To do =
Start at the line containing "at the origin" and stop at the line containing "if empty is"; copy those lines exactly, both ends included, and no others.

Information shown =
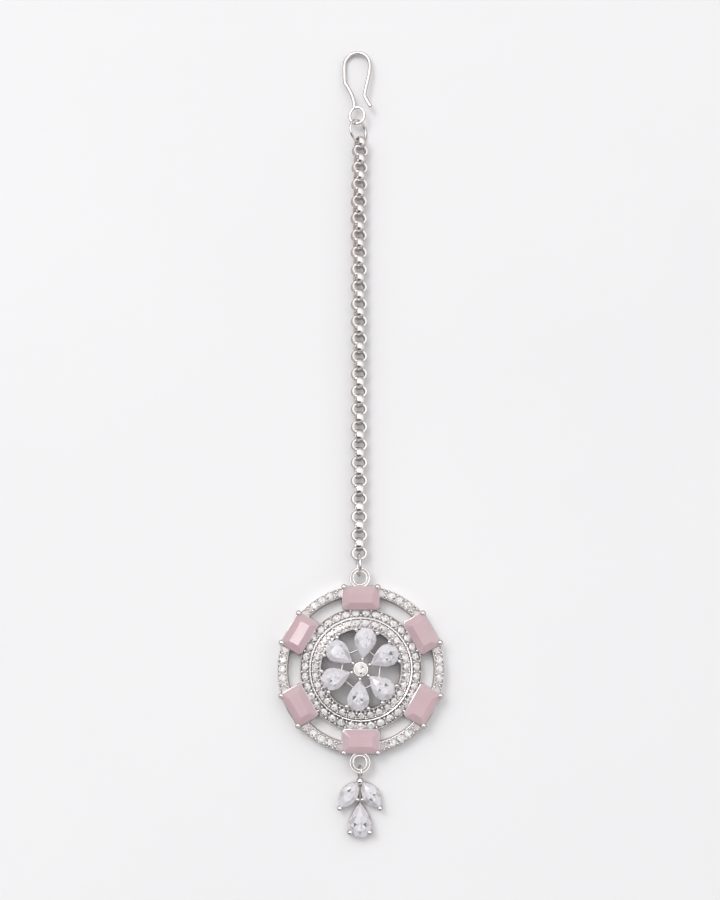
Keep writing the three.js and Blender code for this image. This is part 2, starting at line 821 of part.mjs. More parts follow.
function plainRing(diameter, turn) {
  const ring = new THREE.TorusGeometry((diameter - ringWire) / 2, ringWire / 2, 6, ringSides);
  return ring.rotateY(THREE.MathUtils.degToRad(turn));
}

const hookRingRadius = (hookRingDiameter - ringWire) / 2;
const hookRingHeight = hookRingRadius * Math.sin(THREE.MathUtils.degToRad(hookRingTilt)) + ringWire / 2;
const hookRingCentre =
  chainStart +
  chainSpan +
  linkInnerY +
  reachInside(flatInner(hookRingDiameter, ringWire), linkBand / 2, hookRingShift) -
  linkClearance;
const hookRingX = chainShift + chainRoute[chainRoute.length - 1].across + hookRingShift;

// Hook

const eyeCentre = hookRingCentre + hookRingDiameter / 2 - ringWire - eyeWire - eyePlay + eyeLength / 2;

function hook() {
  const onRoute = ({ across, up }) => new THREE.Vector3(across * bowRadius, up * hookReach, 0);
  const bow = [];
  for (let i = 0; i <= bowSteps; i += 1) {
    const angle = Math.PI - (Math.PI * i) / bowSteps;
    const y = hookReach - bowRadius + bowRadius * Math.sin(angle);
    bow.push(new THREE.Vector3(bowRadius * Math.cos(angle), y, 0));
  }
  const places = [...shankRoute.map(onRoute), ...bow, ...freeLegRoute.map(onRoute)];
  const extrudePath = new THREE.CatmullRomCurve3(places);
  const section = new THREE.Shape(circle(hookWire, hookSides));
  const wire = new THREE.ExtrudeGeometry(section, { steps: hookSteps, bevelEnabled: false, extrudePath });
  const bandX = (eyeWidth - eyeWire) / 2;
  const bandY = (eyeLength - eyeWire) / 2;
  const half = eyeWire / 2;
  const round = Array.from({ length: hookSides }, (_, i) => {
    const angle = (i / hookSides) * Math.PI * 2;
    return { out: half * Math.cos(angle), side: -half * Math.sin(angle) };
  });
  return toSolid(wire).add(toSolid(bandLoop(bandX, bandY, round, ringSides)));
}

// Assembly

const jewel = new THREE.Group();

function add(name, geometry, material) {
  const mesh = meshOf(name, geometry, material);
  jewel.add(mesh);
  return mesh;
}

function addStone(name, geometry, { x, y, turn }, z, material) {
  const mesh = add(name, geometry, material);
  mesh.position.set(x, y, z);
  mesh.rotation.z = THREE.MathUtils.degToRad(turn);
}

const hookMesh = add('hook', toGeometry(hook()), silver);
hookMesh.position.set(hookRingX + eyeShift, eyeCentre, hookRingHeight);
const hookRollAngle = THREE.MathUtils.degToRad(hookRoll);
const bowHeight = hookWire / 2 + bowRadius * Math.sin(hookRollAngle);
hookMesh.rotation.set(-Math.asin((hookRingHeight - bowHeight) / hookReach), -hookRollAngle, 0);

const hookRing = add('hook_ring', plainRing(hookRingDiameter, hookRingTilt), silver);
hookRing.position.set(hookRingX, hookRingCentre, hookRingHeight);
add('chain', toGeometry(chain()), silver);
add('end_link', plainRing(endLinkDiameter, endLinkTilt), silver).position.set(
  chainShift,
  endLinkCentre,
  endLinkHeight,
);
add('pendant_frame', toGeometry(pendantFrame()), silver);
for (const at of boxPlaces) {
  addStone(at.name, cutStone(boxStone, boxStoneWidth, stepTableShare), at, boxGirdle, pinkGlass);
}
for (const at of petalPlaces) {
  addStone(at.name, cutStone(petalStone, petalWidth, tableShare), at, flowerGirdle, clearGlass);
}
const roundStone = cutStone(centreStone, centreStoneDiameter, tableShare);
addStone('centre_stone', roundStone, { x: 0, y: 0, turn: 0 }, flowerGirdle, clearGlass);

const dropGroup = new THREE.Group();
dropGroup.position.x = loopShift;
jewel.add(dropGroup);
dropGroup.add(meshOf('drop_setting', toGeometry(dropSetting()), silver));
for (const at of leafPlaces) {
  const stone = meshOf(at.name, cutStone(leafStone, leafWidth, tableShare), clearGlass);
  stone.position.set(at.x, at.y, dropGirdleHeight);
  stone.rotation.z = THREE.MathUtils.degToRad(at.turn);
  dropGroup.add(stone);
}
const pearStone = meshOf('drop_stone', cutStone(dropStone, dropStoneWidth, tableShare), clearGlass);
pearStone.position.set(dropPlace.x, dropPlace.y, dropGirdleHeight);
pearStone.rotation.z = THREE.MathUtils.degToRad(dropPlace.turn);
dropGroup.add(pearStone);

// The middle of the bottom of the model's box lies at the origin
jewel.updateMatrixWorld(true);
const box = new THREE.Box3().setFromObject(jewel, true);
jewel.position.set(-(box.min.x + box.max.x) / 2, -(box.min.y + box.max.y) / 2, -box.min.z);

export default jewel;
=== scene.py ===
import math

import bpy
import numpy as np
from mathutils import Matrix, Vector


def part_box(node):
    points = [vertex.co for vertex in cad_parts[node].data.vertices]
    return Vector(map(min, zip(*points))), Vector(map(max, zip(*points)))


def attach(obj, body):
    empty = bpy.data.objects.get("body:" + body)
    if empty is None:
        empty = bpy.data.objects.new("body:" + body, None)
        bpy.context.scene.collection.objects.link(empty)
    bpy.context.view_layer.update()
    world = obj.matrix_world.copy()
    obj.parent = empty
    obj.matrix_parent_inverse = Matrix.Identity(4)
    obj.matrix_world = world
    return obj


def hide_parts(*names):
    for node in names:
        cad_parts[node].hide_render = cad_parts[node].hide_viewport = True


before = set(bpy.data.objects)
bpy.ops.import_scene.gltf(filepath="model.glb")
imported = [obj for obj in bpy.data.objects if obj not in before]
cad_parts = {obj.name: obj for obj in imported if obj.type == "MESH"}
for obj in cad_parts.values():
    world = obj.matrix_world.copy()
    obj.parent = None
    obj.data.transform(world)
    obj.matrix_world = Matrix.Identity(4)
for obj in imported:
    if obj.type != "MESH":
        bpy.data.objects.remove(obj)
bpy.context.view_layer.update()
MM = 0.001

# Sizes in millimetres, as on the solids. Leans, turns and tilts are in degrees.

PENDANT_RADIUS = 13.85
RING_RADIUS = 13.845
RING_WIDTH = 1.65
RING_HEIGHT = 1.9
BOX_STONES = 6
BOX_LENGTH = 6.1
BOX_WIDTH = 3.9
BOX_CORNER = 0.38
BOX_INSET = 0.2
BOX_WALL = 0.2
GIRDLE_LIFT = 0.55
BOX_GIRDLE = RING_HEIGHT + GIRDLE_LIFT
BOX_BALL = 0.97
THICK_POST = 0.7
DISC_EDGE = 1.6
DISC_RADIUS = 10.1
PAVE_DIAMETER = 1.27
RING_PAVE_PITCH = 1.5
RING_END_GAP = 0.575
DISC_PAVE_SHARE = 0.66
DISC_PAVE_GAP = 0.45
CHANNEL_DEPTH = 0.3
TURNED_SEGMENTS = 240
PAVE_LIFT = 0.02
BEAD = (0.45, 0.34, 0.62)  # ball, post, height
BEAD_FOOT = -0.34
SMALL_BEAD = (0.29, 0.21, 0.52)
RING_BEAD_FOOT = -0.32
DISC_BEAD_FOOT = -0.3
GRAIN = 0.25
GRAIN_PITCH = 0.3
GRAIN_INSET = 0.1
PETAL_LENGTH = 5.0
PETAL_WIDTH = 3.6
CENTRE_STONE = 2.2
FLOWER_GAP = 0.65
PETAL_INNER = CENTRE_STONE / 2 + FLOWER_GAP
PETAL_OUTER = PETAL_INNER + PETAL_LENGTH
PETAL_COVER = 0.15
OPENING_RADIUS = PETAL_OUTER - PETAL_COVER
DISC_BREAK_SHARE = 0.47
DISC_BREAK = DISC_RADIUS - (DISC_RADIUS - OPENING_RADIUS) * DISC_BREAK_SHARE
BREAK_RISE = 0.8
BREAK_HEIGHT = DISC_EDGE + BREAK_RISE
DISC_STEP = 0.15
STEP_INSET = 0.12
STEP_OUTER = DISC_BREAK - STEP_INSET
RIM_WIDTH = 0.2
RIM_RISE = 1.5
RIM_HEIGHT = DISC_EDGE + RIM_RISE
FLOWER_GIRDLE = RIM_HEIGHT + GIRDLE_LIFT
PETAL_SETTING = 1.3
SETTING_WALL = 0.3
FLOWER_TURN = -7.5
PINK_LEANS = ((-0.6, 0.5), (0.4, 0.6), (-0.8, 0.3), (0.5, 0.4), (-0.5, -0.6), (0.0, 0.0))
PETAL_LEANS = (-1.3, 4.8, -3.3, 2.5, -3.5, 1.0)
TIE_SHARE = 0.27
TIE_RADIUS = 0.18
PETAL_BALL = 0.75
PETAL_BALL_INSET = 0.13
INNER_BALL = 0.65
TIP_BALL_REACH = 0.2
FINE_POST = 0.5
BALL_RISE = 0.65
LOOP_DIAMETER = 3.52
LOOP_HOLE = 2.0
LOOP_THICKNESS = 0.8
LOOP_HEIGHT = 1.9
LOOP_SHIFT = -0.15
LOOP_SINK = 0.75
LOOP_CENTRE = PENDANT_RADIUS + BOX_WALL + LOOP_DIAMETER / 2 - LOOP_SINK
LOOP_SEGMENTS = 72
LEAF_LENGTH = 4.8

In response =
// The middle of the bottom of the model's box lies at the origin
jewel.updateMatrixWorld(true);
const box = new THREE.Box3().setFromObject(jewel, true);
jewel.position.set(-(box.min.x + box.max.x) / 2, -(box.min.y + box.max.y) / 2, -box.min.z);

export default jewel;
=== scene.py ===
import math

import bpy
import numpy as np
from mathutils import Matrix, Vector


def part_box(node):
    points = [vertex.co for vertex in cad_parts[node].data.vertices]
    return Vector(map(min, zip(*points))), Vector(map(max, zip(*points)))


def attach(obj, body):
    empty = bpy.data.objects.get("body:" + body)
    if empty is None:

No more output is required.